* **Material**:
BEGIN

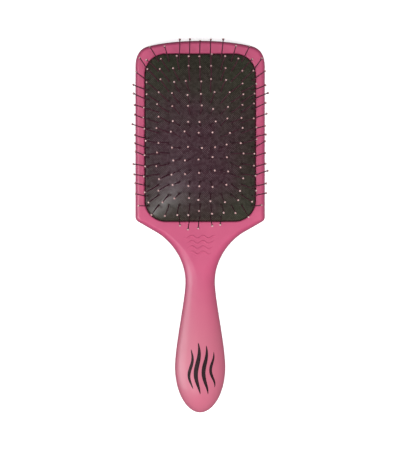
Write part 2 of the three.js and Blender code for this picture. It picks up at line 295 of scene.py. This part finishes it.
LOOP = outline()
LOWEST_MIDDLE = TOP_Y - LENGTH + BULB_HALF_WIDTH
HIGHEST_MIDDLE = TOP_Y - HEAD_HALF_WIDTH
MIDDLE = np.column_stack([0 * LOOP[:, 0], np.clip(LOOP[:, 1], LOWEST_MIDDLE, HIGHEST_MIDDLE)])
REACH = np.linalg.norm(MIDDLE - LOOP, axis=1)
TOWARDS = (MIDDLE - LOOP) / REACH[:, None]
TANGENT = np.roll(LOOP, -1, axis=0) - np.roll(LOOP, 1, axis=0)
OUTWARD = np.column_stack([TANGENT[:, 1], -TANGENT[:, 0]])
NORMAL = OUTWARD / np.linalg.norm(TANGENT, axis=1)[:, None]
LEAN = np.maximum(LEAST_LEAN, np.abs((NORMAL * TOWARDS).sum(axis=1)))
EDGE = np.minimum(along(LOOP[:, 1], HEAD_EDGE, NECK_EDGE, BULB_HALF_WIDTH), REACH * LEAN)


def body_ring(inward, height):
    """The outline brought in by a distance, at a height that depends on y."""
    place = LOOP + TOWARDS * np.minimum(inward / LEAN, REACH)[:, None]
    return np.column_stack([place, height(place[:, 1])])


def shell_rings(side):
    """One half of the body as a wall of even thickness; side is 1 in front and -1 at the back."""
    seam = SEAM_Z + side * GAP / 2
    ends = (HEAD_THICK, NECK_TOP_Z, BULB_TOP_Z) if side > 0 else (0, NECK_BOTTOM_Z, 0)

    def height(share, inset):
        return lambda y: seam + (along(y, *ends) - side * inset - seam) * share

    rings = [body_ring(REACH * LEAN, height(1, WALL))]
    inner_edge = np.maximum(EDGE - WALL, LEAST_ROUNDING)
    for angle in np.linspace(math.pi / 2, 0, INNER_STEPS):
        inward = WALL + inner_edge * (1 - math.cos(angle))
        rings.append(body_ring(inward, height(math.sin(angle), WALL)))
    for angle in np.linspace(0, math.pi / 2, LIP_STEPS):
        lip = seam + side * SEAM_LIP * (1 - math.cos(angle))
        rings.append(body_ring(SEAM_LIP * (1 - math.sin(angle)), lambda y, lip=lip: lip + 0 * y))
    for angle in np.linspace(0, math.pi / 2, OUTER_STEPS + 1)[1:]:
        rings.append(body_ring(EDGE * (1 - math.cos(angle)), height(math.sin(angle), 0)))
    for share in FACE_SHARES:
        rings.append(body_ring(EDGE + (REACH * LEAN - EDGE) * share, height(1, 0)))
    return rings


def shell(name, side):
    rings = shell_rings(side)
    return mesh_piece(name, [(np.vstack(rings), ring_faces(len(rings), len(LOOP)))])


# ---------------------------------------------------------------- the cushion's form

def pad_loop(grown):
    """The opening's rounded rectangle, grown by a distance, about the middle of the pad."""
    half = OPENING_HALF - OPENING_CORNER
    centres = half * np.array([(1, 1), (-1, 1), (-1, -1), (1, -1)])
    arcs = []
    for quarter, centre in enumerate(centres):
        angle = (quarter + np.linspace(0, 1, CORNER_STEPS)) * math.pi / 2
        around = np.column_stack([np.cos(angle), np.sin(angle)])
        arcs.append(centre + (OPENING_CORNER + grown) * around)
    loop = []
    for quarter, arc in enumerate(arcs):
        following = arcs[(quarter + 1) % 4][0]
        share = np.linspace(0, 1, SIDE_STEPS[quarter % 2])[1:-1, None]
        loop += [arc, arc[-1] + (following - arc[-1]) * share]
    return np.vstack(loop)


def dome_height(x, y):
    across = np.minimum(np.abs(x) / OPENING_HALF[0], 1) ** DOME_POWER[0]
    length = np.minimum(np.abs(y - PAD_Y) / OPENING_HALF[1], 1) ** DOME_POWER[1]
    return HEAD_THICK + DOME_HEIGHT * (1 - across) * (1 - length)


def ceiling_height(x, y):
    """The height of the air chamber's ceiling, under the rubber."""
    return dome_height(x, y) - RUBBER - INSIDE_DROP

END

* **The request**:
Print the whole listing exactly as it is.

* **Result**:
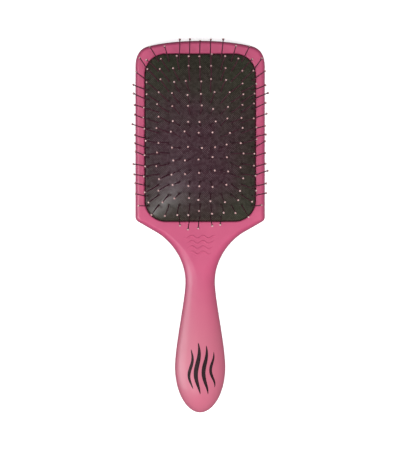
Write part 2 of the three.js and Blender code for this picture. It picks up at line 295 of scene.py. This part finishes it.
LOOP = outline()
LOWEST_MIDDLE = TOP_Y - LENGTH + BULB_HALF_WIDTH
HIGHEST_MIDDLE = TOP_Y - HEAD_HALF_WIDTH
MIDDLE = np.column_stack([0 * LOOP[:, 0], np.clip(LOOP[:, 1], LOWEST_MIDDLE, HIGHEST_MIDDLE)])
REACH = np.linalg.norm(MIDDLE - LOOP, axis=1)
TOWARDS = (MIDDLE - LOOP) / REACH[:, None]
TANGENT = np.roll(LOOP, -1, axis=0) - np.roll(LOOP, 1, axis=0)
OUTWARD = np.column_stack([TANGENT[:, 1], -TANGENT[:, 0]])
NORMAL = OUTWARD / np.linalg.norm(TANGENT, axis=1)[:, None]
LEAN = np.maximum(LEAST_LEAN, np.abs((NORMAL * TOWARDS).sum(axis=1)))
EDGE = np.minimum(along(LOOP[:, 1], HEAD_EDGE, NECK_EDGE, BULB_HALF_WIDTH), REACH * LEAN)


def body_ring(inward, height):
    """The outline brought in by a distance, at a height that depends on y."""
    place = LOOP + TOWARDS * np.minimum(inward / LEAN, REACH)[:, None]
    return np.column_stack([place, height(place[:, 1])])


def shell_rings(side):
    """One half of the body as a wall of even thickness; side is 1 in front and -1 at the back."""
    seam = SEAM_Z + side * GAP / 2
    ends = (HEAD_THICK, NECK_TOP_Z, BULB_TOP_Z) if side > 0 else (0, NECK_BOTTOM_Z, 0)

    def height(share, inset):
        return lambda y: seam + (along(y, *ends) - side * inset - seam) * share

    rings = [body_ring(REACH * LEAN, height(1, WALL))]
    inner_edge = np.maximum(EDGE - WALL, LEAST_ROUNDING)
    for angle in np.linspace(math.pi / 2, 0, INNER_STEPS):
        inward = WALL + inner_edge * (1 - math.cos(angle))
        rings.append(body_ring(inward, height(math.sin(angle), WALL)))
    for angle in np.linspace(0, math.pi / 2, LIP_STEPS):
        lip = seam + side * SEAM_LIP * (1 - math.cos(angle))
        rings.append(body_ring(SEAM_LIP * (1 - math.sin(angle)), lambda y, lip=lip: lip + 0 * y))
    for angle in np.linspace(0, math.pi / 2, OUTER_STEPS + 1)[1:]:
        rings.append(body_ring(EDGE * (1 - math.cos(angle)), height(math.sin(angle), 0)))
    for share in FACE_SHARES:
        rings.append(body_ring(EDGE + (REACH * LEAN - EDGE) * share, height(1, 0)))
    return rings


def shell(name, side):
    rings = shell_rings(side)
    return mesh_piece(name, [(np.vstack(rings), ring_faces(len(rings), len(LOOP)))])


# ---------------------------------------------------------------- the cushion's form

def pad_loop(grown):
    """The opening's rounded rectangle, grown by a distance, about the middle of the pad."""
    half = OPENING_HALF - OPENING_CORNER
    centres = half * np.array([(1, 1), (-1, 1), (-1, -1), (1, -1)])
    arcs = []
    for quarter, centre in enumerate(centres):
        angle = (quarter + np.linspace(0, 1, CORNER_STEPS)) * math.pi / 2
        around = np.column_stack([np.cos(angle), np.sin(angle)])
        arcs.append(centre + (OPENING_CORNER + grown) * around)
    loop = []
    for quarter, arc in enumerate(arcs):
        following = arcs[(quarter + 1) % 4][0]
        share = np.linspace(0, 1, SIDE_STEPS[quarter % 2])[1:-1, None]
        loop += [arc, arc[-1] + (following - arc[-1]) * share]
    return np.vstack(loop)


def dome_height(x, y):
    across = np.minimum(np.abs(x) / OPENING_HALF[0], 1) ** DOME_POWER[0]
    length = np.minimum(np.abs(y - PAD_Y) / OPENING_HALF[1], 1) ** DOME_POWER[1]
    return HEAD_THICK + DOME_HEIGHT * (1 - across) * (1 - length)


def ceiling_height(x, y):
    """The height of the air chamber's ceiling, under the rubber."""
    return dome_height(x, y) - RUBBER - INSIDE_DROP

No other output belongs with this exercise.